Consentimento continuado
O avanço da civilização humana no último século, principalmente em relação à dignidade da pessoa, impôs a todos novo modelo de convivência social, tanto nas relações diretas quanto nas inter-relações. Na relação médico-paciente não foi diferente, e nem poderia, sendo a medicina profissão de alto caráter humanístico. No plano prático, um dos reflexos mais acentuados foi a imposição da participação efetiva do paciente nas decisões terapêuticas a que deva ser submetido.
O princípio da autonomia (ou da liberdade) determina que o paciente deva ser o protagonista de seu destino, devendo o médico informá-lo e conscientizá-lo das possibilidades do tratamento, dos seus riscos e possíveis benefícios, a ponto de torná-lo capaz de decidir livremente o que lhe convier. Logicamente que esta ordem não vale em casos de risco iminente de vida, quando, então, cabe ao médico, excepcionalmente, tomar as rédeas da situação e realizar o procedimento que a urgência exigir, sem necessidade de ouvir o paciente ou seu representante legal. No entanto, há casos que o primeiro consentimento dado pelo paciente (consentimento primário) não abre as portas para qualquer procedimento ser realizado sem que seja ele novamente consultado.
O consentimento de internação, por exemplo, não é um salvo conduto para o médico realizar qualquer terapia durante sua permanência nosocomial. Até porque cada procedimento tem seu grau de risco e possibilidades de sucesso, além dos anseios, perspectivas e expectativas pessoais de cada indivíduo, idiossincrasia que justifica nova consulta à vontade do doente ou seu representante legal sempre que houver mudanças significativas nas condutas terapêuticas.

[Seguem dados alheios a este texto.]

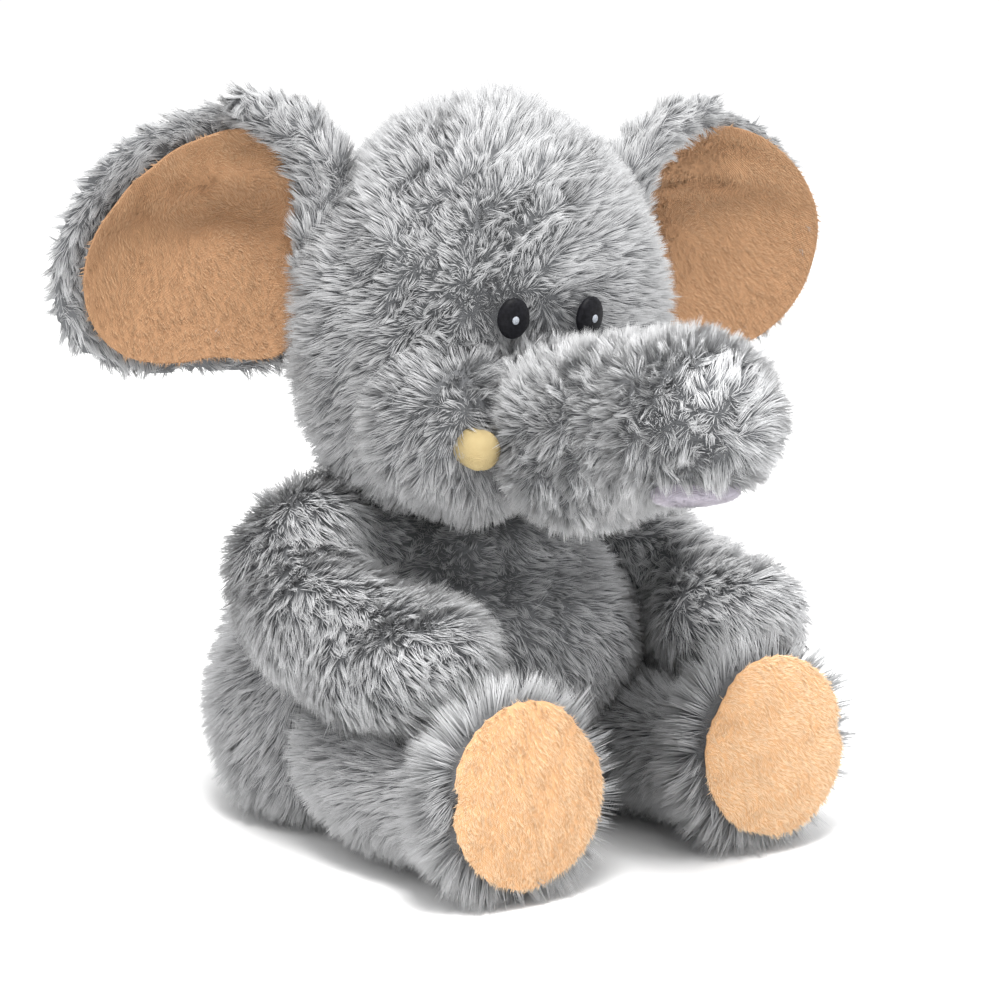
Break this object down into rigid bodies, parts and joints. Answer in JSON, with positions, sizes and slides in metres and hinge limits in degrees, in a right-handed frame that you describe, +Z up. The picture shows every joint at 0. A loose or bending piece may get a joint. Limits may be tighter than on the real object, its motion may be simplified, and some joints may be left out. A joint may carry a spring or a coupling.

Esses consentimentos continuados (ou secundários) tornam-se necessários, mormente em casos cuja gravidade da nosologia exige tratamentos longos e penosos, envolvendo equipes multidisciplinares, de várias especialidades médicas, e revela-se de grande importância nos dias atuais, onde os conflitos entre médicos e pacientes tendem a agudizar-se. É o preço da modernidade.
O autor é advogado atuante no ramo do Direito Médico.